The Iron Lady

It seems that everyone has a problem with The Iron Lady, Phyllida Lloyd’s first film since 2008’s Mamma Mia! Thatcher’s peers are outraged by the film’s timing, its depiction of the ex-Prime Minister potentially damaging not just to the political party, but the aged Lady Thatcher herself. Her detractors, meanwhile, are faced with the prospect of two hours spent in the company of a heavily sentimentalised variant of their own personal anti-Christ. And this is after Lloyd has stripped her film of controversy, inadvertently robbing it of substance in the process.

It’s the present day, and Margaret Thatcher (Streep) is struggling to keep her mind as the painful memory of her late husband (Broadbent) haunts her wherever she goes. Never free of his presence, the ex-Prime Minister fights senility in anticipation of the unveiling of her portrait at 10 Downing Street. Determined to exercise her burgeoning dementia by ridding herself of his old clothes, Thatcher finds herself re-living her life through a series of half-remembered episodes, slowly revealing the woman behind the politics.

So, if The Iron Lady isn’t actually about Thatcher’s policies, as a decidedly optimistic Lloyd might have us believe, what exactly is it about? Well, everyone involved seems to have a different answer. To some it is a portrait of a feminist icon, to others it is a simple love story, while the director herself maintains that it is a film about ageing. While the filmmakers handle these errant threads with varying success, the unavoidable fact that the polarising figure of Margaret Thatcher has been chosen to play case study, sans her political baggage, leaves the film with a gigantic hole at its centre.

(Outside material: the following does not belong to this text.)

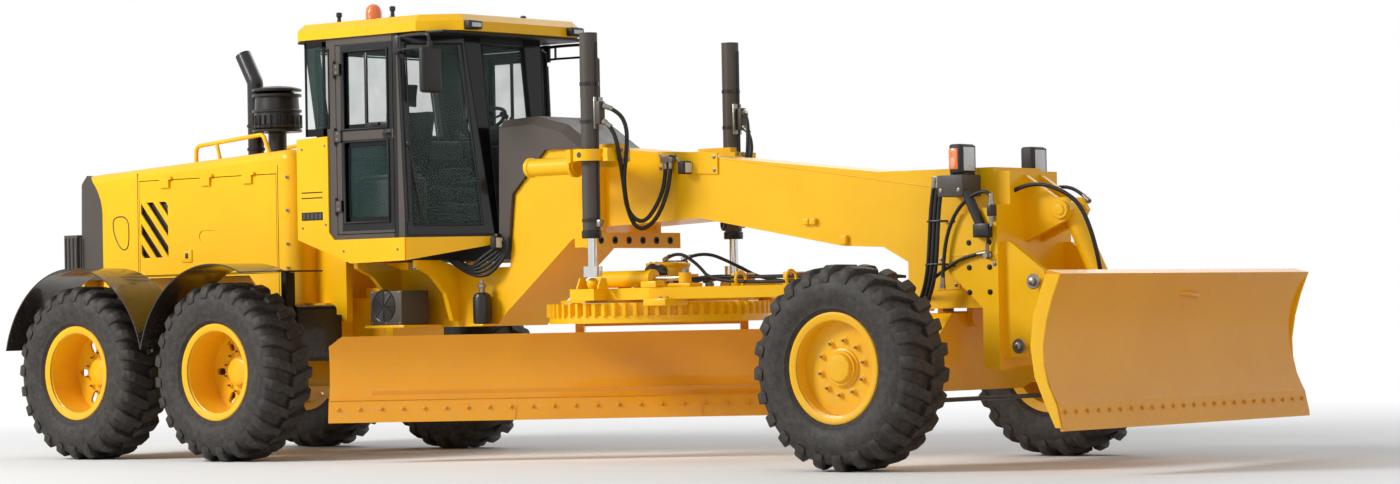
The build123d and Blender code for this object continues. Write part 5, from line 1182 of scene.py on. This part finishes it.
for tag, side in SIDES:
    out = side * 0.455
    for at in range(3):
        drop = 0.032 * at
        hose(f"nose_hose_{tag}_{at}", [spot(6.69 - drop, out, 1.86), spot(6.655 - drop, out, 1.70),
            spot(6.64 - drop, out, 1.50),
                                       spot(6.62 - drop, out, 1.28), spot(6.57 - drop, out * 0.97, 1.12),
                                       spot(6.50 - drop, out * 0.9, 1.04)],
             0.014, "front")
    for at, z in enumerate((1.30, 1.58)):
        block(f"hose_strap_{tag}_{at}", spot(6.545 + 0.02 * at, side * 0.272, z),
              spot(6.665 + 0.02 * at, side * 0.474, z + 0.012), "front", BLACK, 0.003)
    hose(f"nose_link_{tag}", [spot(6.40, side * 0.30, 1.11), spot(6.50, side * 0.42, 1.17),
                              spot(6.66, side * 0.44, 1.26), spot(6.84, side * 0.445, 1.355),
                              spot(7.0, side * 0.435, 1.37)], 0.012, "front")
    hose(f"nose_arc_{tag}", [spot(6.67, out, 1.16), spot(6.68, out, 1.34), spot(6.72, out, 1.52),
                             spot(6.80, out, 1.66), spot(6.92, out, 1.75),
                             spot(7.03, out, 1.77), spot(7.066, out, 1.73), spot(7.066, out, 1.69)], 0.013, "front")
    hose(f"nose_drop_{tag}", [spot(7.066, out, 1.60), spot(7.06, out, 1.53), spot(7.03, out, 1.46),
                              spot(7.02, side * 0.442, 1.37)], 0.010, "front")
    block(f"hose_tee_{tag}", spot(7.045, side * 0.42, 1.605), spot(7.084, side * 0.478, 1.68), "front", BLACK,
          0.006)
    tube(f"nose_strut_{tag}", (spot(6.86, side * 0.44, 1.77), spot(6.99, side * 0.44, 1.51)), 0.034, "front", BLACK,
         straight=True)
    block(f"nose_strut_foot_{tag}", spot(6.93, side * 0.42, 1.47), spot(7.05, side * 0.475, 1.56), "front", BLACK,
          0.006)
    turned(f"hose_port_{tag}", ((0, 0.026), (0.02, 0.026), (0.024, 0.018), (0.05, 0.018)),
           spot(7.02, side * 0.42, 1.355), (0, side, 0), "front", ZINC, 20)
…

Not that anyone appears to have alerted Meryl Streep, who duly approaches the role with a verve and attention to detail that goes some way to compensate for the screenplay’s distinct lack of spine. Having clearly done her research, Streep has amassed a truly amazing arsenal of nuances and idiosyncrasies that help veer this psuedo-biopic away from mere charicature. From budding politician to dementia-laden hate figure (by way of Prime Minister, of course), her performance is never anything short of astounding.

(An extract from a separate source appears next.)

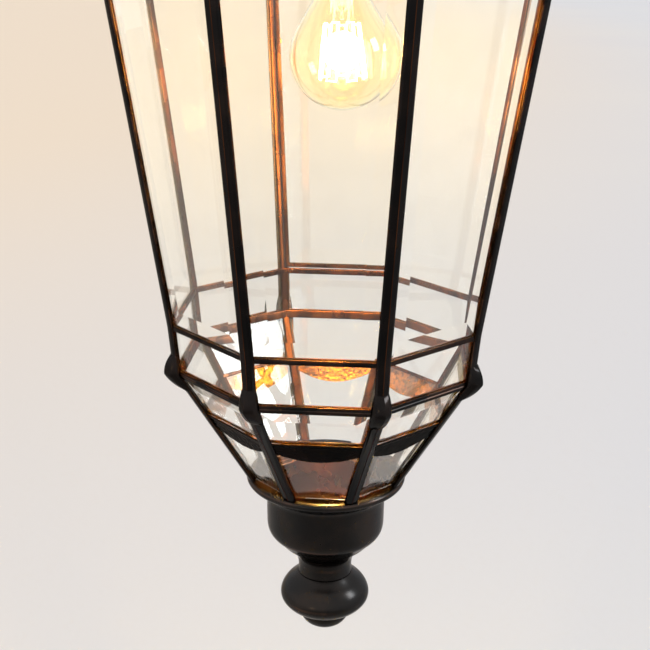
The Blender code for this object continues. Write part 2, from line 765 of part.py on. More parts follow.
def make_hanger(metal, brass):
    """Ring, screwed eye and the nut that clamps the eye under the cap."""
    ring = add_object("hanging_ring", torus("hanging_ring", RING_RADIUS, RING_WIRE, 32, 8), metal)
    pivot = bpy.data.objects.new("ring_pivot", None)
    bpy.context.collection.objects.link(pivot)
    pivot.location.z = -2 * RING_RADIUS + RING_WIRE
    ring.parent = pivot
    ring.location.z = RING_RADIUS
    shank_profile = millimetres([
        (0, -76), (3.6, -76), (4.0, -75.4), (4.0, -57.7), (8.2, -57.7), (8.2, -56.8), (6.2, -55.4),
        (3.4, -53.6), (0, -53.6),
    ])
    eye = add_object("hanging_eye", turned_solid("hanging_eye", shank_profile, 18), metal)
    loop = add_object("eye_loop", torus("eye_loop", EYE_RADIUS, EYE_WIRE, 20, 8))
    loop.rotation_euler.z = math.pi / 2
    loop.location.z = EYE_Z
    join(eye, loop)
    stations = []
    for step in range(6):
        section = millimetres([(5.0, -66), (8.4, -66), (8.4, -61), (5.0, -61)])
        stations.append([polar(r, 2 * math.pi * step / 6, z) for r, z in section])
    add_object("eye_nut", loft("eye_nut", stations, closed=True), brass)


def make_gland(brass):
    """Cable gland beside the eye: flange on the cap, stem through it, bore for the flex."""
    profile = millimetres([
        (4.0, -68), (5.0, -68), (5.0, -58.4), (7.3, -58.4), (7.3, -55), (6.2, -54), (6.2, -49.8), (4.0, -49.8),
    ])
    gland = add_object("cable_gland", turned("cable_gland", profile, 18), brass)
    gland.location.x = GLAND_X


# ---------------------------------------------------------------- lamp

def lamp_frame():
    """An empty at the bridge; the lamp hangs from it with a slight lean towards +X."""
    frame = bpy.data.objects.new("lamp_frame", None)
    bpy.context.collection.objects.link(frame)
    frame.location.z = BRIDGE_Z
    frame.rotation_euler.y = -LAMP_LEAN
    return frame


def bulb_outline(wall):
    """Half of the pear-shaped envelope from neck to tip, in metres, drawn in by a wall."""
    centre = BULB_TIP + BULB_RADIUS
    neck = millimetres([(11.6, -166), (11.6, -176), (12.4, -182), (15.2, -190), (20.5, -200)])
    points = [(r - wall, z) for r, z in neck]
    for r, up in arc((0, 0), BULB_RADIUS - wall, 30, -80, 7):
        points.append((r, centre + up))
    return points


def make_lampholder(parent, brass, black):
    stem = millimetres([
        (3.4, 4.5), (8.4, 4.5), (8.4, 0.7), (5, 0.7), (5, -116), (3.4, -116),
    ])
    cap = millimetres([
        (5.3, -108), (8, -108), (8.6, -110), (8.8, -114), (12, -117), (17, -121), (19.3, -126),
        (19.6, -139.4), (18, -139.4), (17.7, -127), (15.8, -123), (11, -119), (5.3, -118),
    ])
    skirt = millimetres([
        (18, -139.7), (19.9, -139.7), (20.3, -141), (20.3, -145), (19.4, -147), (18.6, -172),
        (17.8, -176), (15, -176), (15, -174.5), (17.7, -173), (18, -141),
    ])
    insert = millimetres([
        (2, -141), (17.4, -141), (17.4, -172), (13.7, -172), (13.7, -146), (2, -146),
    ])
    pieces = [
        add_object("lamp_stem", turned("lamp_stem", stem, 16), brass),
        add_object("lampholder_cap", turned("lampholder_cap", cap, 24), brass),
        add_object("lampholder_skirt", turned("lampholder_skirt", skirt, 24), brass),
        add_object("lampholder_insert", turned("lampholder_insert", insert, 24), black),
    ]
    for piece in pieces:
        piece.parent = parent


def make_bulb(parent, glass, brass, filament):
    outer = bulb_outline(0)
    inner = bulb_outline(0.9 * MM)
    tip = [(0, BULB_TIP)]
    inner_tip = [(0, BULB_TIP + 0.9 * MM)]
    profile = inner_tip + list(reversed(inner)) + outer + tip
    cap = millimetres([
        (0, -149), (4.5, -149), (5.5, -151), (11.5, -153.5), (13.2, -155.5), (13.2, -175),
        (12.8, -178), (12.1, -178), (12.1, -156), (10, -154.8), (0, -153),
    ])
    mount = millimetres([
        (0, -165), (4, -165), (4, -176), (2.6, -180), (2.4, -196), (0.9, -199), (0.9, -214),
        (2.2, -215), (2.2, -217), (0, -218),
    ])
    pieces = [
        add_object("bulb_glass", turned_solid("bulb_glass", profile, 18), glass),
        add_object("bulb_cap", turned_solid("bulb_cap", cap, 22), brass),
        add_object("bulb_filament_mount", turned_solid("bulb_filament_mount", mount, 12), filament),
    ]
    for piece in pieces:
        piece.parent = parent


# ---------------------------------------------------------------- the whole lantern

def make_lantern():
    clear_scene()
    bronze = material("aged_bronze", (0.045, 0.032, 0.025), 0.35, 1.0)
    brass = material("plain_brass", (0.55, 0.38, 0.18), 0.35, 1.0)
    glass = material("clear_glass", (0.95, 0.97, 0.96), 0.03, 0.0, 1.0)
    bulb_glass = material("bulb_glass", (1.0, 0.93, 0.72), 0.03, 0.0, 1.0)
    black = material("black_insulator", (0.02, 0.02, 0.02), 0.5, 0.0)
    filament = material("filament", (1.0, 0.72, 0.3), 0.4, 0.0)

    make_panes(glass)
    make_shoulder_rail(bronze)
    make_upper_rail(bronze)
    make_knuckle_rail(bronze)
    make_swags(bronze)
    bars = make_bars(bronze)
    door = make_door(bronze, glass)
    make_hinges(bars[DOOR_FACE], door, brass)
    make_latch(bars[DOOR_FACE + 1], door, brass)
    make_foot(bronze, brass)
    make_roof(bronze)
    make_crown(bronze)
    make_hanger(bronze, brass)
    make_gland(brass)
    lamp = lamp_frame()
    make_lampholder(lamp, brass, black)
    make_bulb(lamp, bulb_glass, brass, filament)


make_lantern()
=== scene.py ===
"""Looks of the octagonal hanging lantern: patinated brass cage, bevelled glass and lit bulb.

Metres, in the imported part's own frame. Heights and radii are read from the part's boxes.
On a glass flat, d runs along it from the corner line, h stands out from the glass mid-plane
and q runs down its slope.
"""

import math

import bmesh
import bpy
from mathutils import Matrix, Vector, noise


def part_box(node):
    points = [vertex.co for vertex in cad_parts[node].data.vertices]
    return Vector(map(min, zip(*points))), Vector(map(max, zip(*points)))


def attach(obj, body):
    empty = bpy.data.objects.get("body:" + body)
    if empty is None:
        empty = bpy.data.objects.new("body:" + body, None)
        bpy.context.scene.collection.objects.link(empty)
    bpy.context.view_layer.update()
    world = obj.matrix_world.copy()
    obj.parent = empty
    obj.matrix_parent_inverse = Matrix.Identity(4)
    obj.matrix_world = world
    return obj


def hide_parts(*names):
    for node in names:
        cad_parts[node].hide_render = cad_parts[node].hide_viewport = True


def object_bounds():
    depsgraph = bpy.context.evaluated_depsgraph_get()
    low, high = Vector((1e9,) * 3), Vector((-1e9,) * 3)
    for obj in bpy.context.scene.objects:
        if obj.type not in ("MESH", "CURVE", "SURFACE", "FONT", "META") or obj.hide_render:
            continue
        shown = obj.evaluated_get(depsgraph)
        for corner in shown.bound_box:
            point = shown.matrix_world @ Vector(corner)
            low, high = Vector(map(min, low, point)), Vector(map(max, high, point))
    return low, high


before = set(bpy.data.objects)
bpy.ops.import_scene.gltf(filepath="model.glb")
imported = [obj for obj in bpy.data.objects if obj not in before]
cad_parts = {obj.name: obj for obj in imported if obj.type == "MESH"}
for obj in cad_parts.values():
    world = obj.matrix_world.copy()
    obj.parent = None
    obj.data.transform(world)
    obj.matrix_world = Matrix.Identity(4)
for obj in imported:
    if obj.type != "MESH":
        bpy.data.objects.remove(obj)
cad_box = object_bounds()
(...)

The supporting cast too are an absolute delight. Jim Broadbent fleshes out what could have been a truly gaudy gimmick as the bizarrely corporeal memory of Thatcher’s late husband, the actor’s own personal reservations about Thatcher Proper invisible beneath his customary warmth and humility. Olivia Colman, meanwhile, threatens to steal the show as Carol Thatcher, similarly avoiding pastiche in preference of sentiment and poignancy, leading to some undeniably touching moments. Beyond the core family, however (and maybe Anthony Stewart Head’s Geoffrey Howe), the rest of the film’s cast flit by in a passing resemblance to infamous faces past and present. Much like the story we all came to see.

Unfortunately, this simply isn’t enough to paper over the cracks. The framing device just doesn’t work, with the narrative taking an absolutely grating amount of time to get underway. Slight, tedious and painfully episodic, The Iron Lady marks little but a wasted opportunity, particularly disappointing due to the staggering amount of talent evident onscreen. Career-high performances are completely at odds with a misguided script, unremarkable direction and an unseemly amount of time spent watching an elderly Margaret Thatcher buy milk. Powerful, yes. But Lloyd seems to have forgotten that with great power also comes great responsibility.